AI crawling reprise
Jeremy Keith has a good collection of links and quotes about AI crawling. On this specific part of the commentary I continue to disagree, though:
If you’re using the products powered by these attacks, you’re part of the problem. Don’t pretend it’s cute to ask ChatGPT for something. Don’t pretend it’s somehow being technologically open-minded to continuously search for nails to hit with the latest “AI” hammers.
I don’t think we should paint all AI tools with the same brush. Some tools might be well-behaved crawlers and some might not be. Note that this is a separate question from the legality of AI training. The context is mostly Wikipedia which is not under copyright.
Simon Willison adds about the Wikipedia data:
There’s really no excuse for crawling Wikipedia (“65% of our most expensive traffic comes from bots”) when they offer a comprehensive collection of bulk download options.
Ben Werdmuller also sees these as bad actors:
Here the issue is vendors being bad actors: creating an enormous amount of traffic for resource-strapped services without any of the benefits they might see from a real user’s financial support.
The argument I’m hearing from some folks is that because they consider AI to be bad, everything it touches must also be bad. All crawling, whether it respects robots.txt or not. All tools, because using them contributes to the success of LLMs.
I’d like to have more concrete answers, such as: do ChatGPT and Claude respect robots.txt or not? I assume they do, because they document their user agent strings. If they do, it doesn’t seem fair to punish ChatGPT because there is some other rogue AI crawler that is misbehaving.
AI is powerful and potentially dangerous. Because of this, most users will gravitate toward “brands” that are respected and accountable. In other words, users will prefer Apple Intelligence, ChatGPT, or Claude, where we know there has been some level of safety work, with only fringe users downloading and running models from other sources.
These mainstream AI tools should be contributing back. We know ChatGPT has a deal with Reddit, but they should also be making a recurring donation to Wikipedia. This would further differentiate the well-behaved bots from the ones skirting the edges of fairness.

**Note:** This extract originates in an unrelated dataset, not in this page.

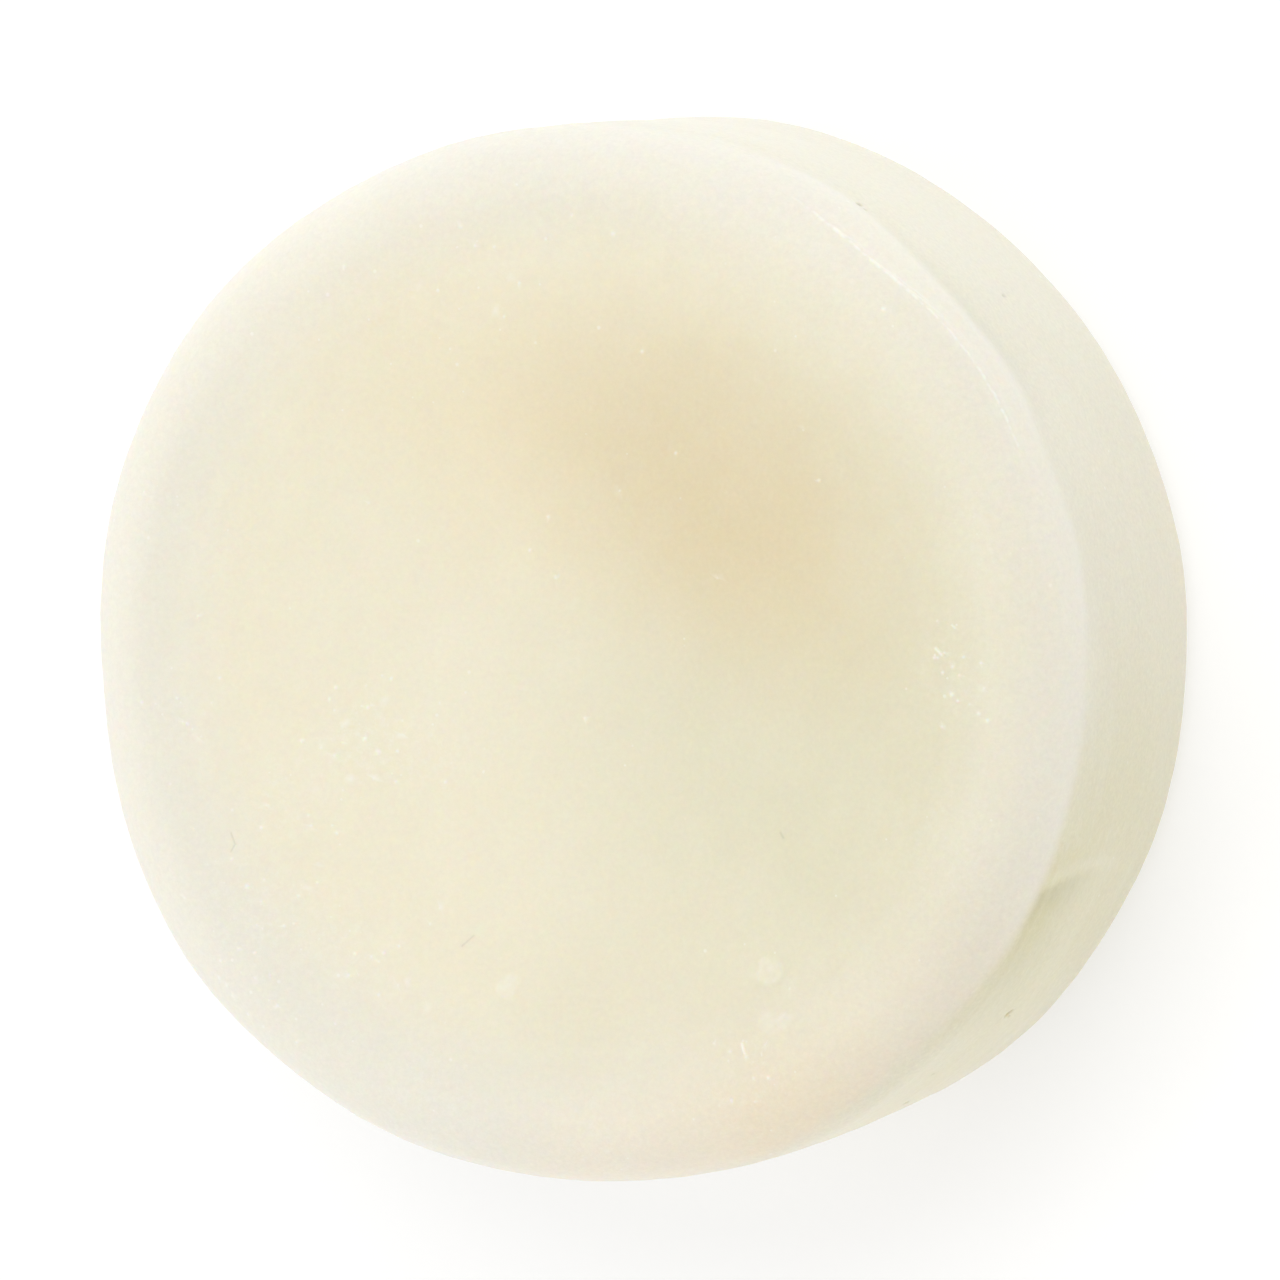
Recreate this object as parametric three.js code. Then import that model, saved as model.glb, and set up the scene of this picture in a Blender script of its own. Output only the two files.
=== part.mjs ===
// Shaving soap puck: one round cake of hard soap, cast in a mould.
// Units are millimetres. +Z is up, and the origin is the centre of the flat underside.
import * as THREE from "three";

// Driving dimensions
const DIAMETER = 70; // at the foot, where it is widest
const HEIGHT = 27; // from the underside to the crest of the rim
const TAPER = 0.3; // the side leans in by this much from foot to rim
const RIM_RADIUS = 5.2; // soft round edge between the face and the side
const FOOT_RADIUS = 2.4; // tighter round edge that the mould's floor leaves
const DISH_DEPTH = 1.6; // the face sinks by this much as the soap sets
const WAIST_DEPTH = 0.25; // shallow band under the rim, where the side draws in
const WAIST_WIDTH = 5;
const SEGMENTS = 96; // steps around the puck

// Worked out from them
const RADIUS = DIAMETER / 2;
const TOP_RADIUS = RADIUS - TAPER;
const DISH_RADIUS = TOP_RADIUS - RIM_RADIUS;
const WAIST_TOP = HEIGHT - RIM_RADIUS;

const SOAP = new THREE.MeshStandardMaterial({
  name: "soap",
  color: 0xf0e8d0,
  roughness: 0.55,
  metalness: 0,
});

// Points along a quarter circle of the side profile, from one angle to another, in degrees.
function roundEdge(centreRadius, centreHeight, radius, fromDegrees, toDegrees, steps) {
  const points = [];
  for (let i = 0; i <= steps; i++) {
    const angle = THREE.MathUtils.degToRad(THREE.MathUtils.lerp(fromDegrees, toDegrees, i / steps));
    const x = centreRadius + radius * Math.cos(angle);
    const y = centreHeight + radius * Math.sin(angle);
    points.push(new THREE.Vector2(x, y));
  }
  return points;
}

// The side, from the foot up to the rim: it tapers, and draws in to a waist just under the rim.
function side(steps) {
  const points = [];
  for (let i = 1; i < steps; i++) {
    const height = THREE.MathUtils.lerp(FOOT_RADIUS, WAIST_TOP, i / steps);
    const intoWaist = Math.max(0, 1 - (WAIST_TOP - height) / WAIST_WIDTH);
    const taper = TAPER * (i / steps);
    const inward = taper + WAIST_DEPTH * Math.sin(Math.PI * intoWaist) ** 2;
    points.push(new THREE.Vector2(RADIUS - inward, height));
  }
  return points;
}

// The dished face, from the rim's crest in to the centre, level at both ends.
function dish(steps) {
  const points = [];
  for (let i = 1; i <= steps; i++) {
    const outward = 1 - i / steps;
    const sunk = DISH_DEPTH * (1 - outward ** 2) ** 2;
    points.push(new THREE.Vector2(DISH_RADIUS * outward, HEIGHT - sunk));
  }
  return points;
}

// Half of the puck's section, from the middle of the underside round to the middle of the face.
function section() {
  return [
    new THREE.Vector2(0, 0),
    ...roundEdge(RADIUS - FOOT_RADIUS, FOOT_RADIUS, FOOT_RADIUS, -90, 0, 5),
    ...side(18),
    ...roundEdge(DISH_RADIUS, WAIST_TOP, RIM_RADIUS, 0, 90, 7),
    ...dish(8),
  ];
}

function soapPuck() {
  const mesh = new THREE.Mesh(new THREE.LatheGeometry(section(), SEGMENTS), SOAP);
  mesh.name = "soap_puck";
  mesh.rotation.x = Math.PI / 2; // a lathe turns about Y, and the puck's axis is Z
  return mesh;
}

const puck = new THREE.Group();
puck.add(soapPuck());

export default puck;
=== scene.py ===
"""Visual model of a shaving soap puck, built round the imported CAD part.

The puck lies on its flat underside with its dished face up. Shapes are worked out in
millimetres and turned into metres when a mesh is made. Angles go round the puck from +X to +Y.
"""

import math

import bmesh
import bpy
import numpy as np
from mathutils import Matrix, Vector


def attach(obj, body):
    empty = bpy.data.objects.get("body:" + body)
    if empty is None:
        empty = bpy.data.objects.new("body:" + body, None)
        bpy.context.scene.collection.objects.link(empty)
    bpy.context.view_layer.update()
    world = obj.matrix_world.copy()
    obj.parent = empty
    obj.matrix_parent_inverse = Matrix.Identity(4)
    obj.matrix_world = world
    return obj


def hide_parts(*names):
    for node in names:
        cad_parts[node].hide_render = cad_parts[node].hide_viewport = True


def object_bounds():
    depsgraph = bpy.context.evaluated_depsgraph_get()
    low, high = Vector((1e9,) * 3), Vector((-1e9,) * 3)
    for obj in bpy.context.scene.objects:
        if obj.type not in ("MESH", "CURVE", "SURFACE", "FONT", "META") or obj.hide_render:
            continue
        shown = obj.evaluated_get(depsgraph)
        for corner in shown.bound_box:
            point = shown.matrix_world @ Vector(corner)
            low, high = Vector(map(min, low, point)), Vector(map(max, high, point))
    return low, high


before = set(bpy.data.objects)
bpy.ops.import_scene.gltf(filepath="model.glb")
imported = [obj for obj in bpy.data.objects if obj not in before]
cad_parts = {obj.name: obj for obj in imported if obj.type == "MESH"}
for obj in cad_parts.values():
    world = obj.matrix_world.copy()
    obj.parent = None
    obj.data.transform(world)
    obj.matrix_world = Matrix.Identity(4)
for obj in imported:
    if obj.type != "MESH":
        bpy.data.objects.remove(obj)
cad_low, cad_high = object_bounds()

MM = 0.001
BODY = "root"

# ---------------------------------------------------------------- section of the puck
RADIUS = (cad_high.x - cad_low.x) / 2 / MM
HEIGHT = cad_high.z / MM
TAPER = 0.3  # the side leans in by this much from foot to rim
RIM_RADIUS = 5.2
FOOT_RADIUS = 2.4
DISH_DEPTH = 1.6
DISH_RADIUS = RADIUS - TAPER - RIM_RADIUS
RIM_HEIGHT = HEIGHT - RIM_RADIUS
FACE_STEPS, RIM_STEPS, SIDE_STEPS = 400, 160, 200  # points along each stretch of the section


def section():
    """The puck's half section, from the middle of the face out, down the side, and in under
    the foot: how far along each point is, its radius, its height and its outward normal."""
    out = np.linspace(0, 1, FACE_STEPS)
    face = (DISH_RADIUS * out, HEIGHT - DISH_DEPTH * (1 - out**2) ** 2)
    turn = np.linspace(math.pi / 2, 0, RIM_STEPS)
    rim = (DISH_RADIUS + RIM_RADIUS * np.cos(turn), RIM_HEIGHT + RIM_RADIUS * np.sin(turn))
    down = np.linspace(0, 1, SIDE_STEPS)
    side = (RADIUS - TAPER * (1 - down), RIM_HEIGHT + (FOOT_RADIUS - RIM_HEIGHT) * down)
    foot_ring = RADIUS - FOOT_RADIUS
    down_turn = turn[::-1]
    foot = (foot_ring + FOOT_RADIUS * np.cos(down_turn), FOOT_RADIUS - FOOT_RADIUS * np.sin(down_turn))
    base = (foot_ring * (1 - out), np.zeros_like(out))
    parts = [face] + [(r[1:], z[1:]) for r, z in (rim, side, foot, base)]
    radius = np.concatenate([r for r, _ in parts])
    height = np.concatenate([z for _, z in parts])
    along = np.concatenate([[0], np.cumsum(np.hypot(np.diff(radius), np.diff(height)))])
    d_radius, d_height = np.gradient(radius, along), np.gradient(height, along)
    size = np.hypot(d_radius, d_height)
    return along, radius, height, -d_height / size, d_radius / size


ALONG, SEC_RADIUS, SEC_HEIGHT, SEC_OUT, SEC_UP = section()
TOTAL = ALONG[-1]
FACE_END = np.interp(DISH_RADIUS, SEC_RADIUS[:FACE_STEPS], ALONG[:FACE_STEPS])
RIM_END = FACE_END + RIM_RADIUS * math.pi / 2
BASE_START = TOTAL - (RADIUS - FOOT_RADIUS)
SIDE_END = BASE_START - FOOT_RADIUS * math.pi / 2

# ---------------------------------------------------------------- helpers for shapes
def bell(distance, width):
    """1 in the middle, falling off to almost nothing at twice the width."""
    return np.exp(-((distance / width) ** 2))


def ease(low, high, value):
    """A smooth step from 0 at low to 1 at high, or from 1 to 0 if high is the lower."""
    share = np.clip((value - low) / (high - low), 0, 1)
    return share * share * (3 - 2 * share)


def off_angle(angle, middle):
    """How far round each angle is from a middle, in degrees, between -180 and 180."""
    return (np.degrees(angle) - middle + 180) % 360 - 180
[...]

Meta appears to have used their old move fast and break things playbook to training Llama, using pirated books. From The Atlantic:
Meta employees turned their attention to Library Genesis, or LibGen, one of the largest of the pirated libraries that circulate online. It currently contains more than 7.5 million books and 81 million research papers. Eventually, the team at Meta got permission from “MZ”—an apparent reference to Meta CEO Mark Zuckerberg—to download and use the data set.
Another thing that’s puzzling to me is if AI bots are so abusive, why haven’t I felt this in Micro.blog? We host blogs. If bots were destroying the open web, I would expect to notice it on my own servers.
If you dislike generative AI on philosophical grounds, or because of specific negative side effects such as energy use, that is totally fine. But then let’s stick to those arguments. I’m not yet convinced that legitimate AI crawling is going to destroy blogs or even Wikipedia.